Your ledger captures this timing automatically. Manual calculations? Good luck.

Why F&O Traders Especially Need This

F&O traders often think XIRR is only for long-term investors. Wrong.

Here's why F&O traders need it the most:

1. You Add and Withdraw Capital Frequently

Unlike long-term investors who invest and forget, F&O traders often:

  • Add margin when seeing a good opportunity
  • Withdraw profits regularly
  • Adjust capital based on market conditions

Every single deposit and withdrawal changes your return calculation. XIRR handles it automatically.

2. Your Returns Are Highly Variable

  • One month you make 40%
  • Next month you lose 15%
  • Third month you make 25%

What's your actual annualized return? Without XIRR, you're just guessing.

3. You Need to Compare with Simple Alternatives

You're taking way more risk than a buy-and-hold investor. Is it worth it?

If your XIRR is 18% but Nifty gave 15% that year, are those 3 extra percentage points worth the stress, time, and risk of active trading?

XIRR gives you the truth. Then you decide if it's worth it.

How to Calculate Ledger-Based XIRR (For All Trader Types)

Step 1: Download Your Complete Ledger

  • Zerodha: Console → Funds → View Statement → Download CSV
  • Groww: Funds → All Transactions → Download PDF (for each year)

Your ledger has everything. Every. Single. Transaction.

Step 2: Upload to XIRR Ledger Calculator

No need to manually enter 100s of transactions. Just upload your ledger file.

Step 3: Enter Current Values

  • Your current holdings value (stocks + F&O positions)
  • Available cash in broker account

Step 4: Get Your True XIRR

One number. Your annualized return.

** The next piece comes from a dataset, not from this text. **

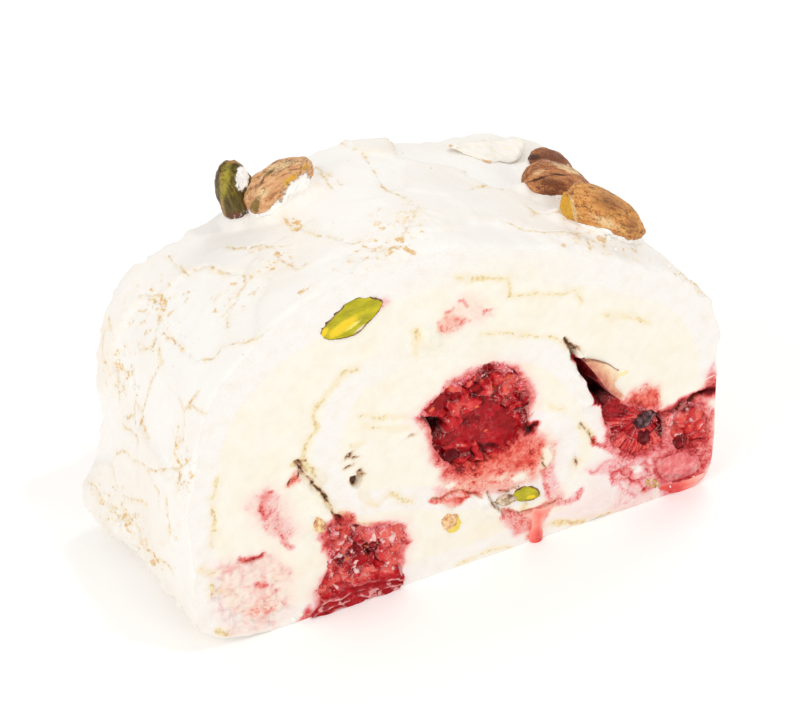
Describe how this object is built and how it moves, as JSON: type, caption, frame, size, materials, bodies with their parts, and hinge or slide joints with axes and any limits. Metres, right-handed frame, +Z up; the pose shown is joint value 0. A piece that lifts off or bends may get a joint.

Accounting for every rupee, every withdrawal, every dividend, every charge.

Works for day traders, swing traders, long-term investors, F&O traders, and everyone in between.

The Bottom Line

Every trading strategy, every investment style, every market approach—they all share one thing: cash flows.

Money comes in. Money goes out. Money grows (or shrinks) inside your broker account.

Your ledger tracks all of it. XIRR converts it into the one number you need: Your actual annualized return.

Stop trying to calculate returns per trade, per month, or per "feeling." Start measuring what actually matters:

Are you making money? How much? Compared to what?

Ledger-based XIRR answers all three questions. For every type of trader.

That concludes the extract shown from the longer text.